I received this story of a courageous woman’s journey of grief due to child loss. She very much wanted to share her experience with others, including her blog as a resource. Truly an example of finding meaning in the tragedy that was the loss of her daughter.
The following was posted at the request of and with the permission of the author.
March 11, 2018 was a day that changed my life forever. It was the day that I had to give birth to my daughter, Jasmine Grace, who was stillborn. It had been a stressful pregnancy from the beginning. She was diagnosed at our 13 week ultrasound with CDH (congenital diaphragmatic hernia). This meant that she had a hole in her diaphragm that allowed some of her organs to move up into the chest cavity and compress her lungs. This was serious, but we found a specialist who had great success treating CDH patients. We met with him and were feeling better about our prospects. Right before we left, he urged us to get an amnio done because there were some abnormal findings on the fetal MRI. I had this done and that is when we had the other devastating blow. Jasmine had mosaic trisomy 15, which is extremely rare. So rare, that the doctors had no idea how it might affect her. After this, the specialist was still willing to treat, but was not as hopeful about our prospects.

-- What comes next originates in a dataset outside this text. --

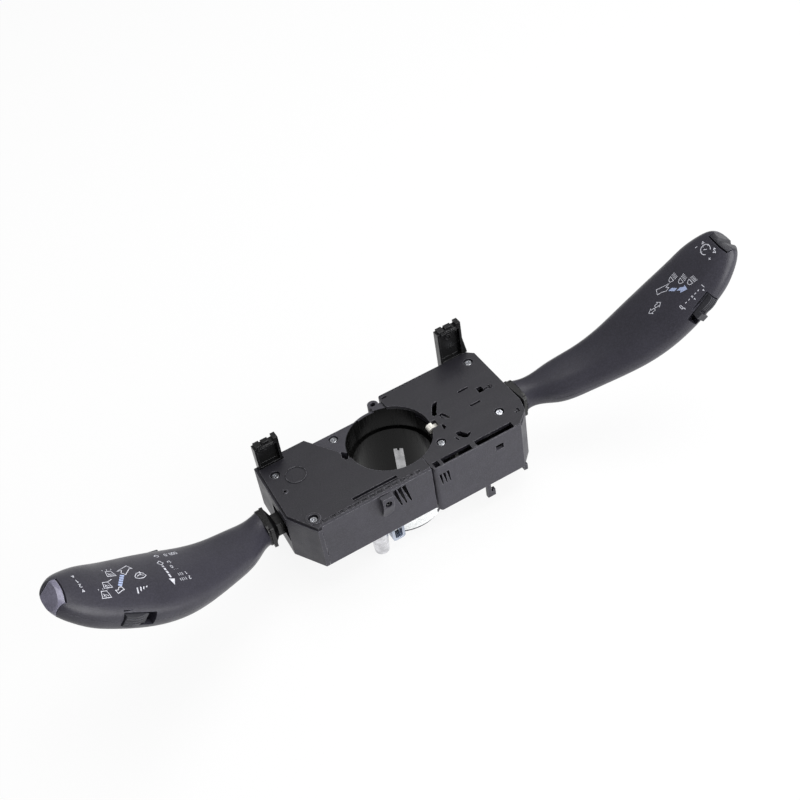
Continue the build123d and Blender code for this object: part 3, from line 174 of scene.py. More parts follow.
# %% [markdown]
# Colours are written as a screen shows them, from 0 to 255, because that is how people read them. Light adds
# up on another scale, where twice the number is twice the light, so each level is converted first.

# %% Colours
def paint(red, green, blue):
    """A colour as screens show it, 0 to 255, turned into the linear one that light uses."""
    def linear(level):
        level = level / 255
        return level / 12.92 if level <= 0.04045 else ((level + 0.055) / 1.055) ** 2.4
    return (linear(red), linear(green), linear(blue), 1.0)


def shade(colour, factor):
    return tuple(level * factor for level in colour[:3]) + (1.0,)


print("middle grey, 128, is", round(paint(128, 128, 128)[0], 3), "of white in light")


# %% [markdown]
# ## One finish at a time
# `Finish` holds a material and builds it up. Distances are in metres, as everywhere in Blender, so a grain of
# a quarter of a millimetre is a noise with a scale of about four thousand.

# %% A material that is built up node by node
CELL_SOFTNESS = 0.6
EDGE_STARTS = 0.02         # how far the rounded direction leans off the flat one where an edge begins
EDGE_FULL = 0.25


class Finish:
    """One material, and the patterns that it is made from."""

    def __init__(self, name):
        self.material = bpy.data.materials.new(name)
        self.material.use_nodes = True
        self.tree = self.material.node_tree
        self.shader = self.tree.nodes["Principled BSDF"]
        self.place = self.node("ShaderNodeTexCoord").outputs["Object"]

    def node(self, kind, settings=None, inputs=None):
        return add_node(self.tree, kind, settings, inputs)

    def vector(self, operation, *terms):
        """Vector maths, which gives a vector, or a Value where the operation gives a number."""
        node = self.node("ShaderNodeVectorMath", {"operation": operation}, dict(enumerate(terms)))
        if operation in ("DOT_PRODUCT", "LENGTH"):
            return Value(self.tree, node.outputs["Value"])
        return node.outputs["Vector"]

    def noise(self, scale, detail=3.0, place=None):
        inputs = {"Vector": place or self.place, "Scale": scale, "Detail": detail}
        return Value(self.tree, self.node("ShaderNodeTexNoise", None, inputs).outputs["Fac"])

    def streaks(self, scale, stretch):
        """Noise that is drawn out along the axes whose stretch is small."""
        return self.noise(scale, 4.0, self.vector("MULTIPLY", self.place, stretch))

    def cells(self, scale):
        """Rounded pits: the distance from the middle of the nearest one."""
        inputs = {"Vector": self.place, "Scale": scale, "Smoothness": CELL_SOFTNESS}
        node = self.node("ShaderNodeTexVoronoi", {"feature": "SMOOTH_F1"}, inputs)
        return Value(self.tree, node.outputs["Distance"])

    def rounded(self, radius):
        """The surface's direction, as it would be with every edge rounded to this radius."""
        return self.node("ShaderNodeBevel", {"samples": 4}, {"Radius": radius}).outputs["Normal"]

    def edges(self, radius):
        """Near 1 where the surface turns within this radius, and 0 on the flat."""
        flat = self.node("ShaderNodeNewGeometry").outputs["Normal"]
        return (1.0 - self.vector("DOT_PRODUCT", self.rounded(radius), flat)).ramp(EDGE_STARTS, EDGE_FULL)

    def blend(self, amount, first, second):
        """Mix two colours, all of the second where the amount is 1."""
        node = self.node("ShaderNodeMix", {"data_type": "RGBA"}, {0: amount, 6: first, 7: second})
        return node.outputs[2]

    def bump(self, height, depth, round_radius):
        """Raise the surface by a height of 0 to 1, at this depth in metres, over slightly rounded edges."""
        inputs = {"Distance": depth, "Height": height, "Normal": self.rounded(round_radius)}
        self.set({"Normal": self.node("ShaderNodeBump", None, inputs).outputs["Normal"]})

    def cover(self, amount, shader):
        """Put another shader over this one, all of it where the amount is 1."""
        mixed = self.node("ShaderNodeMixShader", None, {0: amount, 1: self.shader.outputs[0], 2: shader})
        plug(self.tree, self.tree.nodes["Material Output"].inputs["Surface"], mixed.outputs[0])

    def set(self, inputs):
        for slot, term in inputs.items():
            plug(self.tree, self.shader.inputs[slot], term)
        return self.material


# %% [markdown]
# ## The bore's painted shade
# The bore is smoother than the rest of the case, because the column rubs there, and its colour is painted
# darker as painted shade, because little light gets in. It belongs to the same moulding, so the finish finds
# it by the distance from the bore's axis, which is the frame's own Z axis, and fades to the darker plastic
# just outside its wall.

# %% The bore's painted shade
BORE_EDGE = 0.0228         # everything nearer to the axis than this is bore, in metres
BORE_FADE = 0.0002
DRAW_SCALE = 900.0
DRAWN_DOWN = (1.0, 1.0, 0.05)          # streaks run along Z, the way the mould's core was pulled out


def paint_bore_shade(finish):
    """Cover the bore with a smoother plastic that the mould's core has streaked, its colour painted darker as
    painted shade.
    """
    away = finish.vector("LENGTH", finish.vector("MULTIPLY", finish.place, (1.0, 1.0, 0.0)))
    draw = finish.streaks(DRAW_SCALE, DRAWN_DOWN).ramp(0.4, 0.7)
    # near-black colour: painted shade for the little light that gets into the bore
    painted_shade_lining = finish.node("ShaderNodeBsdfPrincipled", None, {
        "Base Color": finish.blend(draw, paint(5, 5, 5), paint(15, 15, 15)),
        "Roughness": 0.22 + 0.12 * draw,
        "Specular IOR Level": 0.16,
    })
    finish.cover(away.ramp(BORE_EDGE + BORE_FADE, BORE_EDGE), painted_shade_lining.outputs[0])


print("bore up to", BORE_EDGE * METRE, "mm from the axis")


# %% [markdown]
# ## Moulded plastics
# The case, the covers and the stalks are all dark mouldings, yet no two look the same. A spark-eroded mould
# leaves a fine grain, melt flowing in leaves clouds and faint streaks, and handling polishes the edges. The
# edges are also painted paler, partly as wear and partly as painted highlight where they catch the light.

# %% A moulded plastic
WEAR_AND_HIGHLIGHT_REACH = 0.00045      # how far from an edge the plastic is painted paler, as wear and as painted highlight
EDGE_ROUND = 0.00025
FLOW_SCALE = 160.0         # noise scales, in waves to the metre: the larger, the finer
WEAR_AND_HIGHLIGHT_SCALE = 700.0
SPECKLE_SCALE = 1300.0
DUST_SCALE = 1900.0
PITS_PER_GRAIN = 0.45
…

One morning, I realized I felt drastically decreased movement from her. I had an appointment with my MFM that day. When we went in, we were told she had developed hydrops. Our options were basically to choose to deliver her right then and spend a few minutes with her or have an increased chance of her being stillborn. I frantically called the specialist who told us that he could not help us. I then searched for anyone else who could help us. We made an appointment to go to Houston, but they told us I should go in for a movement check and to make sure it was okay to travel. My son’s birthday party was that morning. Afterwards, we went to the hospital for the movement check. My heart was racing and, according to my Fitbit, my heart rate was super high even though I was just standing there. I knew at that moment the news would not be good. I knew before we went back for the ultrasound and I knew right away there was no heartbeat. We lost our Jasmine at 32 weeks and then I had to do the hardest thing ever. I had to deliver her knowing what the outcome would be.
The period after this was a whirlwind of emotions. I was sad and I was angry that I lost my daughter. I knew I did everything I could for her, yet still felt like I had not done enough. I was lucky to have very supportive family and friends.
We knew we wanted to try for another baby. Nothing would ever replace Jasmine, but we had a hole in our hearts. We went through fertility treatment and were lucky that it worked and I was pregnant with our second daughter. I was full of anxiety during this pregnancy. At every appointment I was afraid we would receive bad news. I would feel better for a few days after each ultrasound and then worry more. I went to counseling during this pregnancy and found it helpful. It was nice to be able to voice my concerns to someone who was not a family member or friend. Fortunately, this pregnancy went smoothly and our second daughter was born in 2019.
After my loss experience, I knew I needed to do something to help other women going through a loss. It can be one of the loneliest experiences of your life, even when you are surrounded by supportive people. I joined a Pregnancy After Loss Group and became a writer for their blog. I wrote weekly about my pregnancy after my loss and it was therapeutic for me. I liked knowing that it helped other people going through a similar situation.
Recently, I knew I wanted to do more. Pregnancy loss is still a topic that is not often talked about. I have read that 1 in 4 women will experience a loss. I wanted to bring awareness to the loss and give women an outlet to share their stories. I have a rainbow skirt that I used during my maternity and newborn pictures with my second daughter, our rainbow baby. I started Project Finding Your Rainbow and have been sending this skirt out to other loss moms to use in their pictures (maternity, newborn, family, etc) and sharing their pictures and stories on my blog. The stories are about their loss and how they have found their rainbow after a loss. This can be through having another child, choosing not to have more children, choosing to adopt or foster, starting a non-profit, or anything else that has helped them find their rainbow again.
The feedback I have gotten from these women is so special to me. They are happy to be sharing the story of their child with the world. My hope is that we can normalize talking about pregnancy and infant loss, so it is not such a taboo subject.
Project Rainbow: http://www.journeyforjasmine.com
I read your story and was so moved. I am 70- years-old now but when I was first married in my 20’s I lost my first pregnancy. I was around 16 weeks pregnant and lost the baby at home. I remember seeing everything intact and the small fetus in the sack. To this day I have never forgotten that image and can’t. Several months I got pregnant again, the fetus never formed so another D and C. Both times I was told it was never really real so I needed to just forget it. You never forget and I still wonder what might have been. Several years later I did have 3 children, I love them so and thank God everyday for them, but the other never really goes away.
I wanted to thank you for so openly sharing your personal experience of loss. Unfortunately, I know so many others who were told the same thing you heard. We never stop loving so our grief continues.
I wish you peace and I also know how much Sarah appreciated your post.